The project follows the follow steps:
* Step 1: Scope the Project and Gather Data
* Step 2: Explore and Assess the Data
* Step 3: Define the Data Model
* Step 4: Run ETL to Model the Data
* Step 5: Complete Project Write Up

In [1]:
# Do all imports and installs here
import configparser
import os
import pandas as pd
from pyspark.sql import SparkSession
from pyspark.sql.functions import udf, col
from pyspark.sql.types import StringType, TimestampType
from datetime import datetime, date, time, timedelta
import glob
from pyspark.sql import SparkSession

ModuleNotFoundError: No module named 'pyspark'

In [None]:
# os.environ['AWS_ACCESS_KEY_ID']='AKIAIK2OP6CMX5ZWKVQA'
# os.environ['AWS_SECRET_ACCESS_KEY']='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'
config = configparser.ConfigParser()
config.read('dl.cfg')
os.environ['AWS_ACCESS_KEY_ID']=config['aws']['AWS_ACCESS_KEY_ID']
os.environ['AWS_SECRET_ACCESS_KEY']=config['aws']['AWS_SECRET_ACCESS_KEY']

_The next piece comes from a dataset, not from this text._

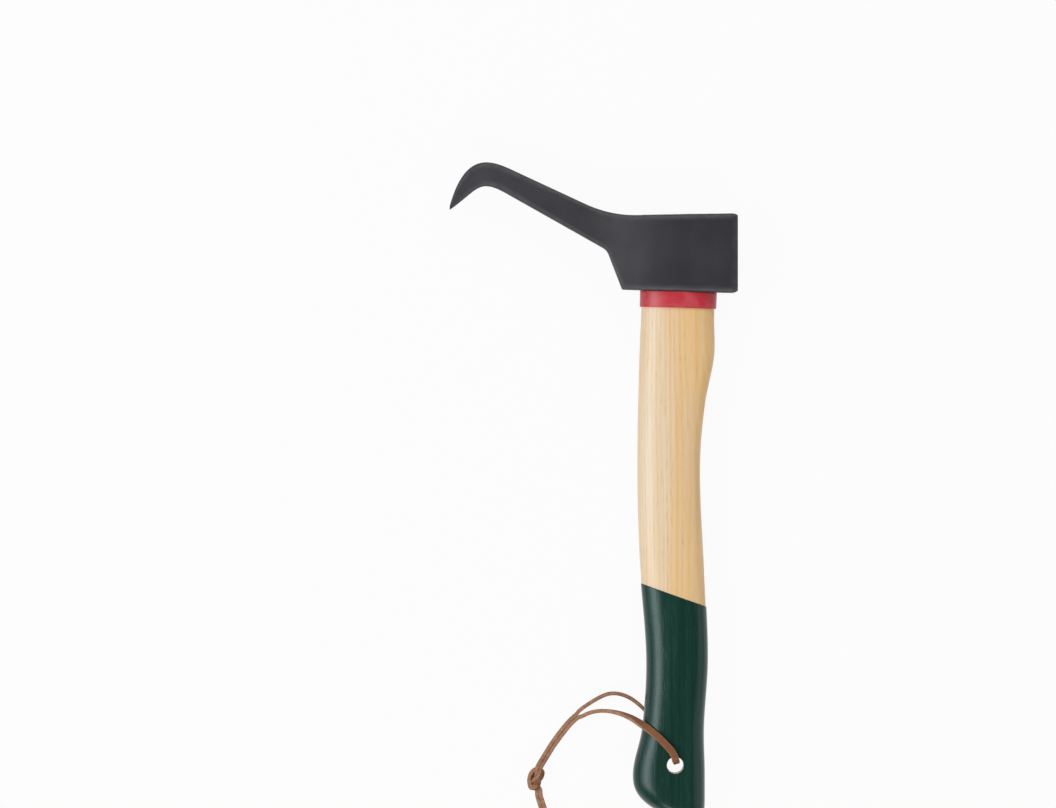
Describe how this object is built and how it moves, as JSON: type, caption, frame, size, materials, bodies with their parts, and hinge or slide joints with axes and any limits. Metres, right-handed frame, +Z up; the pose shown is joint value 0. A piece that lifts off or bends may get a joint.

# using two packages, one for reading database storage file sas7bdat, and one for s3 connection
spark = SparkSession.builder.\
config("spark.jars.packages","saurfang:spark-sas7bdat:2.0.0-s_2.11,org.apache.hadoop:hadoop-aws:2.7.0" )\
.enableHiveSupport().getOrCreate()

#### Scope of the Project
We first clean up the Immigration and Airport data. Next, we extract valid us related records by joining them with US State table. Then, we use US Immigration, Us Airport and Us state tables to created dimension tables. Finally, We create fact tables by joining the first two tables. Lastly, We perform quality checks on the data.

#### Data Description
For this project, 3 datasets are used

*I94 Immigration Data* : This data comes from the US National Tourism and Trade Office. and it includes international visitor arrival statistics on select countries, type of visa, mode of transportation, age groups, states visited (first intended address only). source website (https://travel.trade.gov/research/reports/i94/historical/2016.html)

*US State Table* : This table has a list of valid us state names and their abbreviations. source website: (http://worldpopulationreview.com/states/state-abbreviations/ )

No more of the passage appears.